I did unwind a bit yesterday, had only 3 beers, a good dinner, and went to see ‘The Dark Knight’. I will say this, Heath Ledger made that movie, no two ways about it. From seeing “the joker” in comics, to the Adam West Batman days this is who I see the Joker as. Ledger completely fills the roll of The Joker, from the lip smackings and the unkept clothing and hair… perfect. The rest of the movie would have been sub par if it hadn’t been for Ledger’s performance, no doubt about it.

Looking further into my New Zealand adventure, I’ve sorted out most of the details. (Ideally) I will fly into Queenstown meeting Ashley there. We’ll rent a car and drive down to Te Anau, store most of our gear with the exception of our packs and depart on a 4 to 5 day journey on the Kepler Track. Spending that amount of time humping a challenging track littered with caves, lake views, and an alpine crossing, I’ll be sure to have my camera properly charged. From there I’m wanting to play the rest of the trip by ear mostly. I would like to do some sea kayaking, but I haven’t really committed to doing the proper research on that avenue. I’ve started buying a few things here and there from my shoes to pricing out other gear. My pro deal with the North Face sure comes in handy, or should I say may come in handy if they ever restock the items I’d like to purchase. There’s nothing like getting a damn near 300 dollar pack for wholesale. As much as I’d like to have my new gear ready to go months in advance, it would be extremely foolish to buy the pack and other gear that I can get for so much cheaper with a pro deal as opposed to regular online shopping.

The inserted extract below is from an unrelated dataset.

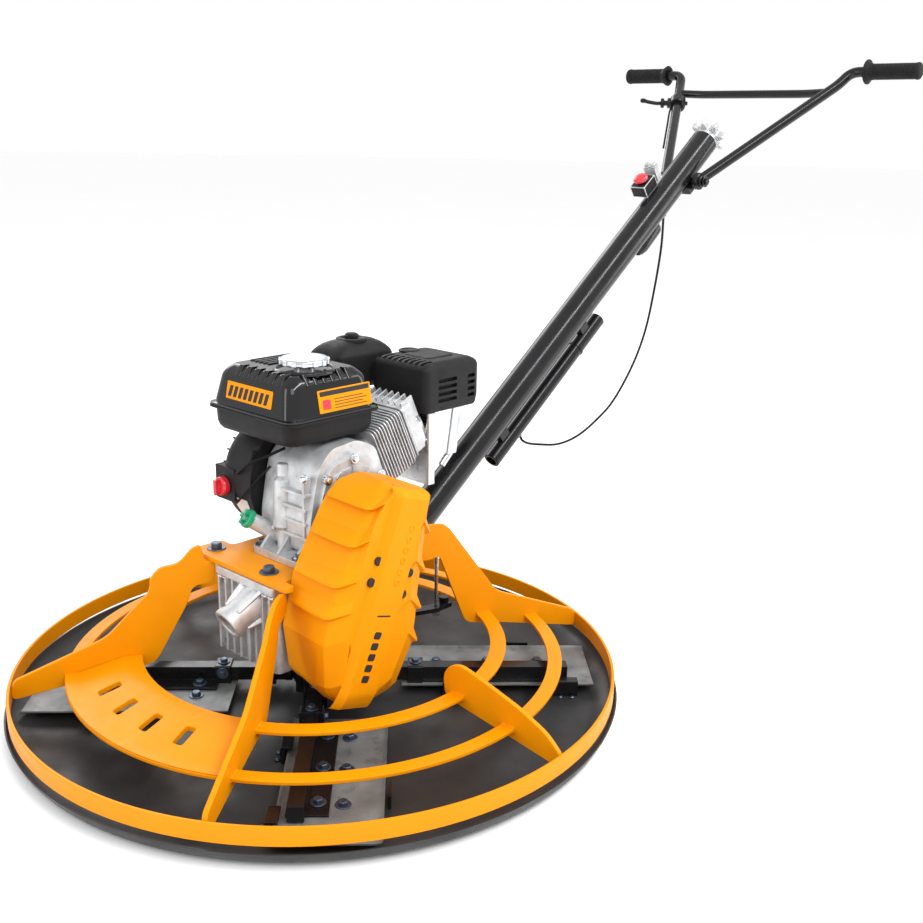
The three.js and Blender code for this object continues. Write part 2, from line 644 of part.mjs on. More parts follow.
function buildTank() {
  const { seam, front, rear, right, left, top, bottom, floor } = tank;
  const { x, y, radius, bore } = fillerNeck;
  const tray = (inset, z) => trayRing(tank, inset, z);
  const sheet = 3;
  const overFan = rod(point(crank.x, 66, crank.z), point(crank.x, left, crank.z), fanRadius + 1.5, 28);
  const overCylinder = box(80, 200, -60, 66, -60, 60, ...onCylinder);
  add('tank_lower', cut(
    joined(
      loft([tray(16, bottom), tray(10, bottom + 10), tray(7, seam)]),
      box(front, rear, right, left, seam - sheet, seam),
    ),
    loft([tray(13, floor), tray(7 + sheet, seam + 5)]),
    overFan,
    overCylinder,
  ), 'blackPlastic');

  const lid = (inset, from, to) => loft([
    tray(7 + inset, from), tray(14 + inset, to - 16), tray(30 + inset, to),
  ]);
  const column = (from, to, size) => rod(point(x, y, from), point(x, y, to), size, 20);
  add('tank_upper', cut(
    joined(
      lid(0, seam + GAP, top),
      box(front + 1, rear - 1, right + 1, left - 1, seam + GAP, seam + 4),
      column(top - 3, top + 8, radius),
    ),
    lid(sheet, seam - 5, top - sheet),
    column(top - 10, top + 12, bore),
  ), 'glossBlack');
  add('fuel_cap', turned([
    [0, top - 2], [17, top - 2], [17, top + 8.3], [39, top + 8.3],
    [41, top + 12], [38, top + 18], [0, top + 20],
  ], 24, moved(x, y, 0)), 'brightSteel');
}

function buildExhaust() {
  const { front, rear, right, left, bottom, top, axisX, axisZ } = muffler;
  const tray = (inset, z) => trayRing(muffler, inset, z);
  const outer = loft([tray(4, bottom), tray(0, bottom + 18), tray(0, top - 12), tray(12, top)]);
  const inner = loft([tray(7, bottom - 4), tray(3, bottom + 18), tray(3, top - 13), tray(14, top - 3)]);
  let guardShell = outer.subtract(inner);
  const slotRows = 4;
  const slotHeight = 6;
  for (let i = 0; i < slotRows; i += 1) {
    const z = bottom + 18 + i * 13;
    guardShell = cut(
      guardShell,
      box(front + 40, front + 84, right - 5, right + 8, z, z + slotHeight),
      box(rear - 40, rear - 18, right - 5, right + 8, z, z + slotHeight),
      box(rear - 8, rear + 5, right + 26, left - 26, z, z + slotHeight),
    );
  }
  add('muffler_guard', guardShell, 'blackPlastic');
  add('muffler', joined(
    rod(point(axisX, right + 14, axisZ), point(axisX, left - 14, axisZ), 34, 20),
    box(axisX - 24, axisX - 2, -8, 24, 440, axisZ - 12),
  ), 'castAluminium');
}

function buildIntake() {
  const { front, rear, right, left, bottom, top } = airCleaner;
  const tray = (inset, z) => trayRing(airCleaner, inset, z);
  const shell = loft([
    tray(6, bottom), tray(0, bottom + 12), tray(0, top - 22), tray(14, top - 6), tray(36, top),
  ]);
  const hollow = loft([
    tray(10, bottom - 4), tray(4, bottom + 14), tray(4, top - 24), tray(18, top - 10), tray(38, top - 4),
  ]);
  const [x, y] = [(front + rear) / 2, (right + left) / 2];
  const column = (from, to, radius) => rod(point(x, y, from), point(x, y, to), radius, 12);
  add('air_cleaner_cover', cut(shell, hollow, column(top - 20, top + 10, 5.4)), 'blackPlastic');
  add('air_cleaner_knob', joined(
    column(bottom - 15, top + 4, 5),
    column(top + GAP, top + 10, 12),
    box(x - 18, x + 18, y - 3.5, y + 3.5, top + 1, top + 12),
  ), 'blackPlastic');
  const plateTop = bottom - 16;
  add('carburettor', cut(
    joined(
      box(front + 16, rear - 16, right + 14, left - 14, plateTop - 6, plateTop),
      box(front + 20, rear - 76, 64, 128, 410, plateTop - 1),
    ),
    column(440, bottom, 5.6),
  ), 'castAluminium');
}

function buildControlsOnEngine() {
  const switchAt = point(crank.x - 98.6, 138, 352);
  add('ignition_switch', joined(
    rod(switchAt, point(switchAt.x - 12, switchAt.y, switchAt.z), 15, 18),
    box(switchAt.x - 22, switchAt.x - 11, switchAt.y - 4, switchAt.y + 4, switchAt.z - 13, switchAt.z + 13),
  ), 'red');
  const out = fillerTube.mouth.clone().sub(fillerTube.root).normalize();
  const above = (height) => fillerTube.mouth.clone().addScaledVector(out, height);
  add('dipstick', joined(
    rod(above(GAP), above(10), 15, 16),
    rod(above(9), above(16), 10, 8),
  ), 'green');
}

// ---- handle ----
const steering = new THREE.Group();
steering.position.set(handle.baseX, 0, handle.baseZ);
steering.rotation.y = -turn(handle.angle);
machine.add(steering);

function buildHandleTube() {
  const { length, radius } = handle;
  const tube = turned([
    [0, -20], [0, 30], [radius - 4, 30], [radius - 4, length], [radius, length], [radius, -20],
  ], 20, spun(Y_AXIS, 90));
  const toTube = (x, z) => {
    const [dx, dz] = [x - handle.baseX, z - handle.baseZ];
    const angle = turn(handle.angle);
    return [dx * Math.cos(angle) + dz * Math.sin(angle), -dx * Math.sin(angle) + dz * Math.cos(angle)];
  };
  const corners = (list) => list.map(([x, z]) => toTube(x, z));
  const under = framePlate.bottom - GAP;
  const saddle = upright(corners([
    [gearbox.rear + GAP, 172], [150, 150], [214, 190], [236, 226], [190, under], [gearbox.rear + GAP, under],
  ]), 78);
  const lug = (y) => upright(corners([[94, 74], [114, 74], [130, 170], [94, 190]]), 6, moved(0, y, 0));
  const [px, pz] = toTube(pitchPivot.x, pitchPivot.z);
  const pitchPin = rod(point(px, -42, pz), point(px, 42, pz), 5, 12);
  const [bx, bz] = toTube(bar.pivotX, bar.pivotZ);
  const barBlock = box(bx - 24, bx + 24, -31, 31, bz - 17, -radius + 12);
  const barPin = rod(point(bx, -54, bz), point(bx, 54, bz), 7, 14);
  const wireDepth = -radius - 8;
  const boot = turned([[0, 0], [11, 0], [17, 18], [16, 78], [0, 84]], 14, spun(Y_AXIS, 90),
    moved(832, 0, wireDepth));
  const wire = rod(point(615, 0, wireDepth), point(836, 0, wireDepth), 2.6, 8);
  const onMiddle = (x, z) => point(...toTube(x, z), 0).applyAxisAngle(X_AXIS, Math.PI / 2);
  const cableGland = rod(onMiddle(980, 790), onMiddle(980, 758), 5, 10);
  add('handle_tube', joined(
    tube, saddle, lug(40), lug(-40), pitchPin, barBlock, barPin, boot, wire, cableGland,
  ), 'blackPaint', steering);

  const drop = -radius - 35;
  const outer = 16;
  const inner = 11;
  const bracket = (start) => box(start, start + 24, -8, 8, drop + 13, -radius - GAP);
  add('lifting_tube', joined(
    turned([[inner, 250], [outer, 250], [outer, 652], [inner, 652]], 14, spun(Y_AXIS, 90), moved(0, 0, drop)),
    bracket(290),
    bracket(590),
    rod(point(337, 0, drop - 13), point(337, 0, drop - 22), 5, 10),
  ), 'blackPaint', steering);
}

function buildPitchKnob() {
  const start = handle.length + GAP;
  const lobes = 8;
  const outline = [];
  for (let i = 0; i < lobes * 4; i += 1) {
    const angle = (i / (lobes * 4)) * 2 * Math.PI;
    const radius = i % 4 === 0 ? 43 : (i % 4 === 2 ? 27 : 37);
    outline.push([radius * Math.cos(angle), radius * Math.sin(angle)]);
  }
  const star = flat(outline, start + 12, start + 30, spun(Y_AXIS, 90));
  add('pitch_knob', joined(
    star,
    rod(point(start, 0, 0), point(start + 14, 0, 0), 24, 16),
    rod(point(start - 90, 0, 0), point(start + 2, 0, 0), 8, 12),
  ), 'castAluminium', steering);
}

// Point on the left leg of the handlebar, 0 at the pivot and 1 at the bend.
const onLeftLeg = (share) => point(
  bar.pivotX + (bar.bendX - bar.pivotX) * share, bar.pivotY + (bar.bendY - bar.pivotY) * share,
  bar.pivotZ + (bar.bendZ - bar.pivotZ) * share,
);
const lever = { share: 0.8, post: 31, postRadius: 6 };
const leverCentre = onLeftLeg(lever.share);
const legWay = onLeftLeg(1).sub(onLeftLeg(0)).normalize();
const leverWay = point(-legWay.y, legWay.x, 0).normalize();
const alongLever = (distance) => leverCentre.clone().addScaledVector(leverWay, distance);

function buildHandlebar() {
  const legRight = [
    point(bar.pivotX, -bar.pivotY, bar.pivotZ), point(bar.bendX, -bar.bendY, bar.bendZ),
    point(bar.gripX, -grip.start + 36, bar.gripZ), point(bar.gripX, -grip.end + 6, bar.gripZ),
  ];
  const legLeft = legRight.map(({ x, y, z }) => point(x, -y, z));
  const bracePoints = [
    point(1306, -187, 1022), point(1318, -130, 1020), point(1318, 130, 1020), point(1306, 187, 1022),
  ];
  const acrossPivot = (from, to, radius) => rod(
    point(bar.pivotX, from, bar.pivotZ), point(bar.pivotX, to, bar.pivotZ), radius, 16,
  );
  const eye = (y) => acrossPivot(y - 6, y + 6, 18);
  const bore = acrossPivot(-60, 60, 7.4);
  const clampEnd = (side) => leverCentre.clone().addScaledVector(legWay, 13 * side);
  const clamp = rod(clampEnd(-1), clampEnd(1), 19, 14);
  const post = rod(alongLever(10), alongLever(lever.post), lever.postRadius, 12);
  add('handlebar', cut(
    joined(
      bentBar(legRight, barRadius, 24), bentBar(legLeft, barRadius, 24),
      bentBar(bracePoints, 9, 16), eye(-bar.pivotY), eye(bar.pivotY), clamp, post,
    ), bore,
  ), 'blackPaint');

  const { start, end, radius } = grip;
  for (const [name, side] of [['grip_left', 1], ['grip_right', -1]]) {
    const outline = [
      [barRadius + GAP, start], [26, start], [26, start + 5], [radius, start + 9],
      [radius - 1, end - 8], [radius + 1, end], [0, end + 4], [0, end - 5], [barRadius + GAP, end - 5],
    ].reverse();
    add(name, turned(outline, 16, spun(X_AXIS, -90 * side), moved(bar.gripX, 0, bar.gripZ)), 'rubber');
  }
}

function buildThrottle() {
  const hubStart = lever.post + GAP;
  const tip = alongLever(hubStart + 8).add(point(-46, 18, 4));
  add('throttle_lever', joined(
    rod(alongLever(hubStart), alongLever(hubStart + 8), 11, 14),
    rod(alongLever(hubStart + 4), tip, 5, 10, 3.5),
  ), 'blackPaint');
}

function buildStopSwitch() {
  const at = 960;
  const { radius } = handle;
  const deck = radius + 26;
  const button = point(at - 14, 22, deck);
  const above = (rise) => point(button.x, button.y, deck + rise);
  add('stop_switch_base', cut(
    joined(
      box(at - 34, at + 10, 4, 40, radius + 1, deck),
      box(at + 18, at + 34, 6, 34, radius + 1, deck + 8),
      box(at - 34, at + 34, 4, 26, radius + GAP, radius + 5),
    ),
    rod(above(-8), above(4), 8.8, 14),
  ), 'castAluminium', steering);
  add('stop_button', joined(
    rod(above(4), above(14), 15, 18, 13),
    rod(above(-3), above(5), 8, 14),
  ), 'red', steering);
}

// Throttle cable hanging in a loop below the handle, clipped to it at both ends.
function buildThrottleCable() {
  const route = [
    point(980, 0, 757.7), point(979, 0, 690), point(966, 2, 601), point(945, 4, 515), point(907, 6, 442),
    point(846, 8, 373), point(787, 8, 339), point(718, 6, 316), point(649, 4, 311), point(583, 2, 323),
    point(545, 0, 333), point(526.5, 0, 342.4), point(518.6, 0, 352.6),
  ];
  add('throttle_cable', alongPath(new THREE.CatmullRomCurve3(route), 2.5, 8, 60), 'rubber');
}

buildRings();
buildLegs();
buildFrontPanel();
buildFramePlate();
buildPan();
buildRotor();
buildGearbox();
buildDrive();
buildBeltCover();
buildPitch();
buildCrankcase();
buildCylinder();
buildCrankshaft();
buildFanHousing();
buildTank();
buildExhaust();
buildIntake();
buildControlsOnEngine();
buildHandleTube();
buildPitchKnob();
buildHandlebar();
buildThrottle();
buildStopSwitch();
buildThrottleCable();

export default machine;
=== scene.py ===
# Walk-behind power trowel, visual model on the CAD frame.
# Lengths are millimetres in the row frame until a piece is made, then metres.
import math

import bmesh
import bpy
from mathutils import Matrix, Vector


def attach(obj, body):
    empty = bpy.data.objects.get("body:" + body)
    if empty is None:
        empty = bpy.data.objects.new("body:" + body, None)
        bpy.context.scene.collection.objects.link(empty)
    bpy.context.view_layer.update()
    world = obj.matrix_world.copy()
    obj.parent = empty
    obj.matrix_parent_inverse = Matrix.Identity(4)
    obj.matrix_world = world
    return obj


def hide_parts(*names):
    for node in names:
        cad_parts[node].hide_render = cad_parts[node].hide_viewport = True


MM = 0.001
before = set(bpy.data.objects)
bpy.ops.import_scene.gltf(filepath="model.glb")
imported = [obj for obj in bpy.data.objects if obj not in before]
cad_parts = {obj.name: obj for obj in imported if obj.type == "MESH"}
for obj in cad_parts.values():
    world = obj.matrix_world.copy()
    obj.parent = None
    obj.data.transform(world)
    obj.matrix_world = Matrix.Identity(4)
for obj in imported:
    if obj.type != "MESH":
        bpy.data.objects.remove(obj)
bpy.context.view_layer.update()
scene = bpy.context.scene


def turn(degrees, axis):
    return Matrix.Rotation(math.radians(degrees), 4, axis)


def shift(x, y, z):
    return Matrix.Translation((x, y, z))


def along(origin, direction):
    """Local Z runs from origin along direction."""
    return shift(*origin) @ Vector(direction).to_track_quat("Z", "Y").to_matrix().to_4x4()


def on_handle(reach, drop):
    """Local Z runs along the handle tube from reach, at drop below its axis."""
    return STEERING @ shift(reach, 0, -drop) @ turn(90, "Y")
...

I’m withering away into a scrawny punk kid with the help of all this heat. It was a warm 105 degrees at 9am this morning, which is wonderful to wake up to and get hit with. Trying to fit in a workout underway after boardings, regular departmental work, and other duties is like pretending all junior officers know what the hell they’re doing… a daunting task indeed. While my chest is deliciously sore from yesterday I’m having trouble convincing myself to go today, it can, it must, it will be done!